Derek Jeter exemplifies what it means to be a Yankee. His work ethic, consistency, leadership and the joy he takes in performing his job well have earned Jeter a place among the most legendary Yankees. One hundred years from now, fathers will be telling their sons about Ruth, Gehrig, Berra, DiMaggio, Mantle, Ford — and Jeter. With 3,000 hits, Derek Jeter has entered baseball's most exclusive club. As the city celebrates this major achievement, it's worth taking a look back at Jeter's career to this point. Jeter is such a solid citizen, so universally well-liked, that his greatness as a ballplayer is perhaps not given its due. Consider the numbers:
After winning AL Rookie of the Year honors in his first full year, Derek Jeter helped lead the Yankees to five world championships. He's been named to 11 All-Star teams. He's been in the Top 10 in runs scored 11 times. But the raw numbers don't tell the story. Beyond Jeter's statistics, it's his outstanding baseball sense that sets Jeter apart. What baseball fan can ever forget the way “Captain Clutch” picked the biggest moments to play his very best? With the Yanks facing elimination in the 2001 playoffs, Jeter's extrasensory abilities seemed to place him crazily in the precise spot — in foul territory on the first-base side! — to handle Shane Spencer's wild throw and flip the ball to Jorge Posada for a season-saving tag. Later in the same postseason, Jeter ended a World Series game by sending a full-count pitch by the Diamondbacks closer over the right-field wall with his trademark inside-out swing.
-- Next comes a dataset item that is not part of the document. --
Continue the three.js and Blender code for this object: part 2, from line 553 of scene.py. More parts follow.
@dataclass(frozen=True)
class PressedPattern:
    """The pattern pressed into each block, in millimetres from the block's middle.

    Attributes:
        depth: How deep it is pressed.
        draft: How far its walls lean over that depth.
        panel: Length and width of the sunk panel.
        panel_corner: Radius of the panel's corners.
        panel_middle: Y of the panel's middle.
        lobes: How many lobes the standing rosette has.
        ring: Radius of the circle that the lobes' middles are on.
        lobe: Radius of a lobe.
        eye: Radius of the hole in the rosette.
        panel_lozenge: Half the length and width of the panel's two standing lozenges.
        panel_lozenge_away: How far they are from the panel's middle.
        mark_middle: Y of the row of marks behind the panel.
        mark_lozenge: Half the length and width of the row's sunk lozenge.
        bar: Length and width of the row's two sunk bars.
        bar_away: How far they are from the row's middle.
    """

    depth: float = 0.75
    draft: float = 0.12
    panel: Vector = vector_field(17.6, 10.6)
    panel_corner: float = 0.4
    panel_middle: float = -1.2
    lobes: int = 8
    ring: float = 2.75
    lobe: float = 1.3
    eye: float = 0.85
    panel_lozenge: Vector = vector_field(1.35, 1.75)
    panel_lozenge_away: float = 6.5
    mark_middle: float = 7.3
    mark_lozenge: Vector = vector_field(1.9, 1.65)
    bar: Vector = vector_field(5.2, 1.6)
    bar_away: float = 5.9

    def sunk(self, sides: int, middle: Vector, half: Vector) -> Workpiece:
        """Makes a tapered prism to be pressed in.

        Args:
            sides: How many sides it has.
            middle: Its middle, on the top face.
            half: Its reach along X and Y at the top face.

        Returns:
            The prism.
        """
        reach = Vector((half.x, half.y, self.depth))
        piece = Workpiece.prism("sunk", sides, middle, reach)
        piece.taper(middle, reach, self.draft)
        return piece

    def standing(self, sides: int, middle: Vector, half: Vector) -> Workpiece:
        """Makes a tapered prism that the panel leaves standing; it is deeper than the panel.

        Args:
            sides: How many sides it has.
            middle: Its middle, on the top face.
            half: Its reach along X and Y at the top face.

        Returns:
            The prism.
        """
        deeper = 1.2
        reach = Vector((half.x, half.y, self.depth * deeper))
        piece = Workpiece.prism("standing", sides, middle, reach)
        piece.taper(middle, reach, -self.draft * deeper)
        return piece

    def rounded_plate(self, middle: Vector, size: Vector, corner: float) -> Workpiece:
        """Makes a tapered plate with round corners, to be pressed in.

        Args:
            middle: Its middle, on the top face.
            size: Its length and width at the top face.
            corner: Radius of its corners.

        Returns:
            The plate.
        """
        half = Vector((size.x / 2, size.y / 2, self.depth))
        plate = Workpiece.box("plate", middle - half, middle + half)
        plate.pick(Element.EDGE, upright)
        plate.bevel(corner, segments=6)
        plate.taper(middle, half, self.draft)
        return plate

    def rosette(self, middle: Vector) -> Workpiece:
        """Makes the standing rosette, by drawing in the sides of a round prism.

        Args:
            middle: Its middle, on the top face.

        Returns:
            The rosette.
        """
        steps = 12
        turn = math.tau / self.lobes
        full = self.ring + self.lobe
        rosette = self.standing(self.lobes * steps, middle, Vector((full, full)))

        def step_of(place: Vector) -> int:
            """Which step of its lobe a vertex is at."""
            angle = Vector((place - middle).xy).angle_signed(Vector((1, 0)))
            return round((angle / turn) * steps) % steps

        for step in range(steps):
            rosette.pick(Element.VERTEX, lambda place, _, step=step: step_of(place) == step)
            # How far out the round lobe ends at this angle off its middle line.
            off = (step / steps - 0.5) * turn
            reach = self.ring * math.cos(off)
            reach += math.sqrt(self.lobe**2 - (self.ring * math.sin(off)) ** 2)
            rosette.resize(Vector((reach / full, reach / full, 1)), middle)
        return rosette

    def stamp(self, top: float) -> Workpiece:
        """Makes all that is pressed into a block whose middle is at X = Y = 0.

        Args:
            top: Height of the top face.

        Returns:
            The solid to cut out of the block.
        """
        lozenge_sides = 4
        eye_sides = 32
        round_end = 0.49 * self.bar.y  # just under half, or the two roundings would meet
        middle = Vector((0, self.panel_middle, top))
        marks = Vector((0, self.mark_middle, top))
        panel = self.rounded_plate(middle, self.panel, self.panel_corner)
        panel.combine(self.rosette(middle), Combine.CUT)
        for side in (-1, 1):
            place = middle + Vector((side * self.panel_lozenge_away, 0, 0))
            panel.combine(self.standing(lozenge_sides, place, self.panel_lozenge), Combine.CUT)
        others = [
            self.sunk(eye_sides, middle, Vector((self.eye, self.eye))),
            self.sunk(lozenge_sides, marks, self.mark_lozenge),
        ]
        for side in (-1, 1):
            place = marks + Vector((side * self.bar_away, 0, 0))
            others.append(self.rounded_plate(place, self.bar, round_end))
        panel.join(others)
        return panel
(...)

That's why, for as many great moments as Jeter has provided Yankee fans, the moment from his career that I remember most fondly actually was a period of struggle. In 2004, Jeter began the season in the worst slump of his career. After an 0-for-32 period in April, Jeter was hitting only .189 by late May. Fans were wondering if Jeter had lost his form. Every day, manager Joe Torre was asked whether the slump was permanent, and every day, Torre sent Jeter out to shortstop. Anyone who ever had endured a rough patch identified with Jeter's struggles, and when Jeter broke out, he did so with a vengeance. He finished the season nearly at .300 and scored 111 runs with a career-best 44 doubles.